Screen implements a two-phase price increase; Kokusai expected to follow suit
Screen’s pricing strategy closely mirrors that of Tokyo Electron, also proceeding in two steps.
The first step adjusts prices to reflect inflation-driven cost increases, which Bernstein notes has already been accepted by customers. The second step involves negotiations centered on the added value delivered by new product introductions, aiming to raise the long-term operating margin to 30%, above the current consensus expectation of 27% for FY2028/3.
Bernstein expects Kokusai, which also prices in Japanese yen, to adopt a similar pricing strategy.

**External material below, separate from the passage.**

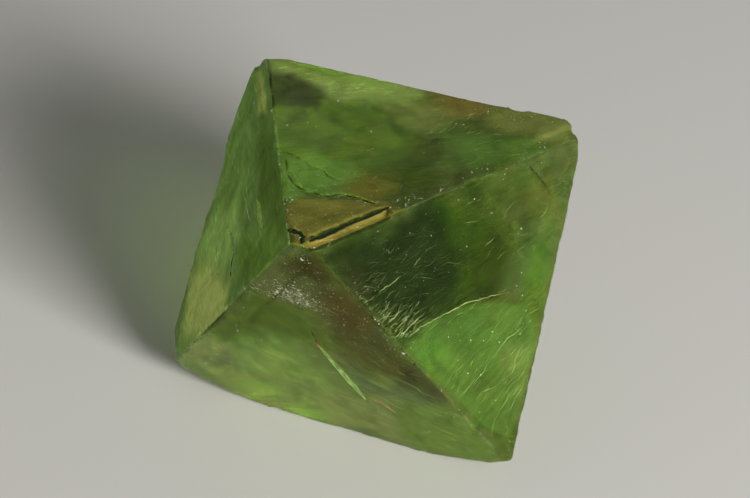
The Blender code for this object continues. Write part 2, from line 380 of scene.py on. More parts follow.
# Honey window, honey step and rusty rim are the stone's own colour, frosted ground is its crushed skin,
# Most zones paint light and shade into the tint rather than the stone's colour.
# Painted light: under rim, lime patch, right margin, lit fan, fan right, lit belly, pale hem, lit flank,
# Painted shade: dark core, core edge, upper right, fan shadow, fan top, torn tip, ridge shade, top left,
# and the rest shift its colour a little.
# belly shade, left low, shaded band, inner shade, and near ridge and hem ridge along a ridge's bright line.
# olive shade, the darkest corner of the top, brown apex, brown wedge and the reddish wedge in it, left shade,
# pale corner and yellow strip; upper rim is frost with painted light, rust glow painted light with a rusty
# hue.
ZONES = {
    "upper rim": Zone("top", 1.5, 0.7, (1.00, 1.00, 0.40), ((-17.5, 7.9), (-12.9, 9.1), (-7.9, 8.6),
        (-1.3, 10.2), (2.0, 9.4), (0.5, 5.9), (-3.2, 4.9), (-6.5, 4.1), (-9.8, 5.5), (-14.3, 6.6))),
    "under rim": Zone("top", 1.0, 0.6, (1.00, 1.00, 0.33), ((-1.9, 5.5), (1.1, 7.3), (4.6, 7.5), (7.0, 6.8),
        (6.4, 4.8), (5.5, 1.9), (2.0, 2.4))),
    # painted shade: the darkest corner of the top face
    "shaded top corner": Zone("top", 0.5, 0.5, (0.30, 0.25, 0.28), ((-15.7, 5.5), (-13.3, 7.3), (-10.0, 5.8),
        (-7.6, 4.3), (-7.3, 2.0), (-10.1, 0.7), (-12.7, 0.2))),
    "rusty rim": Zone("top", 1.0, 0.7, (0.90, 0.84, 0.22), ((2.4, 9.9), (6.9, 10.5), (9.5, 10.6),
        (10.0, 8.2), (8.5, 6.6), (6.2, 6.9), (4.2, 7.3))),
    "olive rim": Zone("top", 1.0, 0.7, (0.85, 0.95, 0.18), ((9.6, 10.2), (12.6, 11.1), (17.5, 10.9),
        (19.1, 9.7), (19.7, 7.0), (17.5, 5.5), (13.1, 5.3), (10.3, 6.2))),
    "green band": Zone("top", 1.2, 0.8, (0.50, 0.68, 0.17), ((6.5, 2.8), (10.6, 4.2), (14.8, 5.2),
        (18.2, 5.9), (19.2, 4.6), (15.4, 0.8), (12.3, -3.0), (9.5, -3.4))),
    "top middle": Zone("top", 2.0, 1.0, (0.80, 0.90, 0.28), ((-3.6, 1.7), (0.7, 1.4), (4.9, 1.2),
        (10.2, 2.3), (13.8, 1.8), (11.3, -6.1), (4.7, -4.0), (-0.2, -4.5))),
    "top left": Zone("top", 1.4, 0.8, (0.40, 0.42, 0.36), ((-12.2, -0.9), (-7.2, 1.3), (-4.2, 1.0),
        (-2.3, -1.2), (-2.8, -4.8), (-6.0, -6.2), (-8.4, -5.6))),
    "lime patch": Zone("top", 1.0, 0.6, (1.00, 1.00, 0.50), ((-5.7, -11.1), (-4.5, -6.8), (0.3, -6.6),
        (1.8, -9.0), (1.1, -11.7), (-1.5, -12.9), (-2.9, -15.9))),
    "olive shade": Zone("top", 1.3, 0.8, (0.60, 0.80, 0.14), ((4.4, -5.4), (6.5, -2.7), (10.1, -5.3),
        (10.2, -8.3), (8.1, -11.0), (5.5, -10.1))),
    "rust glow": Zone("top", 1.1, 0.6, (1.00, 1.00, 0.20), ((1.0, -11.4), (2.4, -8.3), (4.7, -7.3),
        (6.1, -9.5), (5.1, -11.9), (2.9, -12.5))),
    "honey window": Zone("top", 0.4, 0.3, (0.84, 0.78, 0.20), ((-2.9, -16.7), (-2.1, -14.7), (0.8, -13.5),
        (4.0, -12.4), (6.4, -12.0), (8.4, -12.2), (8.4, -14.8), (5.7, -19.5), (3.0, -22.8), (0.7, -23.3),
        (-1.6, -19.8))),
    "honey step": Zone("top", 0.15, 0.1, (0.75, 0.65, 0.12), ((1.9, -21.4), (4.7, -17.2), (7.0, -13.1),
        (8.3, -13.7), (8.2, -15.3), (5.6, -19.2), (3.4, -22.3))),
    "dark core": Zone("right_front", 1.3, 0.9, (0.03, 0.04, 0.01), ((-18.8, 10.9), (-13.4, 10.3),
        (-6.9, 10.4), (-3.2, 10.8), (-1.3, 9.9), (-0.9, 7.0), (-0.5, 3.4), (-1.4, 0.5), (-3.6, -1.2),
        (-7.0, -1.0), (-9.9, -0.0), (-12.5, 2.0), (-14.5, 5.5), (-16.6, 8.5))),
    "core edge": Zone("right_front", 0.8, 0.6, (0.06, 0.06, 0.02), ((-15.2, 9.1), (-13.7, 8.1),
        (-11.8, 4.0), (-10.7, 1.1), (-12.8, 2.8), (-14.7, 5.8))),
    "olive shoulder": Zone("right_front", 1.6, 1.0, (0.70, 0.94, 0.17), ((3.5, 11.3), (9.2, 11.1),
        (13.1, 8.8), (12.8, 4.3), (9.1, 3.5), (6.6, 7.0), (4.3, 8.7))),
    "upper right": Zone("right_front", 3.0, 0.8, (0.20, 0.33, 0.02), ((-1.6, 10.9), (4.5, 8.2), (6.6, 6.8),
        (7.9, 4.0), (6.2, 0.0), (3.5, -2.2), (-0.3, -2.3), (-3.8, -2.0), (-1.4, 4.9))),
    "fan shadow": Zone("right_front", 0.9, 0.6, (0.10, 0.17, 0.01), ((-3.4, -0.3), (-0.2, 0.6), (3.0, -0.7),
        (2.5, -1.9), (-0.4, -1.6), (-3.1, -1.5))),
    "right margin": Zone("right_front", 1.4, 0.6, (0.56, 1.00, 0.14), ((8.4, 1.3), (11.8, 2.9), (9.1, -4.9),
        (7.2, -7.7), (5.9, -3.6))),
    "ridge shade": Zone("right_front", 1.4, 0.8, (0.16, 0.25, 0.03), ((-2.5, 11.4), (2.2, 11.3),
        (4.1, 10.4), (3.3, 8.9), (-0.3, 9.5), (-2.3, 10.0))),
    "lit fan": Zone("right_front", 0.35, 0.2, (0.52, 0.94, 0.13), ((-10.9, -1.1), (-9.5, -1.8),
        (-6.3, -1.6), (-3.1, -1.6), (-0.5, -1.8), (3.4, -2.8), (6.6, -4.4), (7.2, -7.7), (4.9, -13.3),
        (1.5, -18.5), (-2.2, -15.2), (-6.1, -8.9), (-9.0, -4.1))),
    "fan top": Zone("right_front", 1.2, 0.8, (0.15, 0.25, 0.02), ((-8.3, -2.3), (-6.3, -1.7), (-3.1, -1.7),
        (-0.5, -1.9), (3.3, -3.0), (4.8, -3.9), (3.1, -4.1), (-0.8, -3.2), (-4.0, -3.0), (-7.0, -3.4))),
    "fan right": Zone("right_front", 1.6, 0.8, (0.86, 1.00, 0.24), ((2.9, -8.6), (7.0, -8.6), (5.1, -13.4),
        (2.8, -16.6), (1.5, -13.5))),
    "fan foot": Zone("right_front", 1.8, 0.8, (0.55, 0.80, 0.10), ((-2.4, -10.4), (4.0, -12.3),
        (2.1, -20.9), (-0.3, -19.0))),
    "torn tip": Zone("right_front", 0.5, 0.5, (0.16, 0.19, 0.02), ((-12.6, 2.7), (-9.6, 0.0), (-6.4, -1.0),
        (-7.1, -2.6), (-9.8, -2.9), (-11.5, -0.4))),
    # painted shade: the brown apex and wedges, where dark surroundings show through the stone
    "brown apex": Zone("lower_front", 1.8, 0.8, (0.08, 0.06, 0.01), ((1.7, 22.3), (4.2, 22.3), (6.3, 18.6),
        (4.1, 16.2), (0.7, 16.2), (-2.9, 16.8), (-0.4, 20.7))),
    "brown wedge": Zone("lower_front", 1.7, 0.9, (0.13, 0.11, 0.01), ((1.4, 15.0), (6.2, 18.6), (8.9, 13.3),
        (10.7, 9.4), (12.7, 5.8), (15.6, 1.1), (13.6, 1.5), (10.3, 1.9), (6.8, 1.8), (3.6, 4.5),
        (1.5, 8.3))),
    "shaded reddish wedge": Zone("lower_front", 1.6, 0.6, (0.11, 0.07, 0.01), ((2.5, 15.0), (6.0, 17.0), (8.0, 13.2),
        (8.1, 10.6), (5.4, 9.8), (3.0, 12.0))),
    "left shade": Zone("lower_front", 1.7, 1.0, (0.17, 0.20, 0.03), ((-12.5, 1.1), (-6.3, 12.8),
        (-4.5, 12.4), (0.3, 13.8), (1.7, 8.0), (2.1, 4.8), (-1.3, 4.4), (-5.9, 4.4), (-10.2, 0.4))),
    "frosted ground": Zone("lower_front", 1.3, 0.7, (0.15, 0.17, 0.04), ((-6.2, 13.1), (-3.6, 16.8),
        (-0.1, 18.3), (2.8, 16.7), (2.7, 13.0), (-0.2, 11.2), (-3.9, 11.4))),
    # painted shade over the bright line along the ridge of the left front and lower front faces
    "hem ridge": Zone("lower_front", 0.25, 0.1, (0.30, 0.42, 0.10), ((0.1, 23.9), (-2.2, 20.5),
        (-5.6, 15.0), (-9.2, 9.3), (-12.9, 3.3), (-12.0, 2.3), (-8.2, 8.3), (-4.6, 14.0), (-1.3, 19.1),
        (1.1, 22.9))),
    "lit belly": Zone("lower_front", 1.8, 0.9, (1.00, 1.00, 0.25), ((-10.6, -1.5), (-1.5, 3.5), (3.1, -1.4),
        (0.6, -5.8), (-5.8, -7.7), (-10.7, -7.2))),
    "belly shade": Zone("lower_front", 1.6, 0.9, (0.32, 0.32, 0.06), ((-3.1, 2.6), (4.4, 6.8), (5.9, 2.4),
        (2.9, -2.3), (-1.4, -3.6), (-3.7, -1.0))),
    "left low": Zone("lower_front", 1.6, 0.9, (0.33, 0.35, 0.15), ((-13.2, -2.1), (-10.4, -0.2),
        (-6.3, 1.9), (-6.4, -2.7), (-10.0, -6.0), (-13.6, -5.3))),
    "pale hem": Zone("lower_front", 1.6, 0.9, (0.95, 0.95, 0.26), ((-15.8, -6.4), (-10.7, -7.2),
        (-4.6, -4.9), (-0.3, -4.2), (7.2, -2.2), (9.0, -2.5), (7.5, -10.2), (-4.1, -12.3), (-11.5, -11.8))),
    "green hem": Zone("lower_front", 1.0, 0.7, (0.72, 0.90, 0.16), ((9.5, -2.2), (16.9, 0.6), (21.7, -6.2),
        (18.0, -10.2), (10.8, -11.0), (8.1, -9.0))),
    "left face": Zone("left_front", 0.3, 0.0, (0.76, 0.95, 0.28), ((-18.5, 7.0), (-16.5, 10.5), (0.0, 13.0),
        (20.0, 12.5), (21.0, 8.0), (8.0, -13.0), (0.0, -19.0), (-8.0, -13.0), (-17.0, 1.0))),
    "shaded band": Zone("left_front", 1.3, 0.6, (0.20, 0.50, 0.02), ((-6.5, 9.4), (-0.3, 11.8), (9.7, 12.1),
        (17.4, 11.7), (16.1, 8.9), (8.6, 6.3), (0.4, 5.7), (-5.0, 6.1))),
    "inner shade": Zone("left_front", 1.3, 0.6, (0.30, 0.80, 0.02), ((5.6, 1.8), (12.2, 7.0), (21.0, 11.5),
        (17.6, 4.9), (10.2, -0.8), (4.4, -1.1))),
    "lit flank": Zone("left_front", 1.5, 0.8, (1.00, 1.00, 0.20), ((-8.6, -10.9), (-9.1, -5.7), (-3.3, 0.3),
        (3.9, 0.3), (4.3, -2.9), (0.5, -7.2), (-4.3, -10.3))),
    "pale corner": Zone("left_front", 1.2, 0.6, (1.00, 1.00, 0.50), ((-7.6, -13.7), (-0.8, -7.0),
        (7.3, -4.0), (9.3, -5.8), (7.9, -11.7), (-1.0, -17.2))),
    # painted shade over the bright line along the ridge of the left front and lower front faces
    "near ridge": Zone("left_front", 0.15, 0.05, (0.24, 0.46, 0.06), ((19.8, 11.9), (17.5, 8.1),
        (14.2, 2.7), (10.7, -2.9), (9.7, -4.7), (11.4, -5.7), (12.4, -3.9), (15.9, 1.7), (19.2, 7.1),
        (21.5, 10.9))),
    "yellow strip": Zone("left_front", 0.35, 0.2, (1.00, 1.00, 0.28), ((-16.8, 8.9), (-13.6, 10.1),
        (-7.1, 9.8), (-9.6, 8.2))),
}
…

In contrast, manufacturers such as Disco, Lasertec, and Advantest use a mix of U.S. dollar and yen pricing and have already achieved substantial margin expansion, resulting in relatively limited incremental benefits from further price increases. Based on this, Bernstein concludes that Japanese front-end equipment makers are likely to outperform back-end equipment makers in the sector in the near term.
ASML and Besi: Product upgrades drive greater margin potential
Regarding European equipment leader $ASML Holding (ASML.US)$and$BE SEMICONDUCTOR INDUSTRIES NV ORD EUR0.91 (NY REG SHARES) (BESIY.US)$, Bernstein believes the potential for price increases driven by product upgrades is particularly significant.
Specifically, Bernstein estimates that the average selling price of ASML’s next-generation EUV tools could rise by approximately 60%, which would push gross margins on its EUV products well above 60%.
Bernstein also noted that this does not mean ASML lacks the ability or rationale to raise prices on its existing products, particularly against the backdrop of currently tight supply; charging a higher premium for expedited deliveries is also feasible. The firm maintains an 'outperform' rating on both ASML and Besi, with target prices of €1,700 and €280, respectively.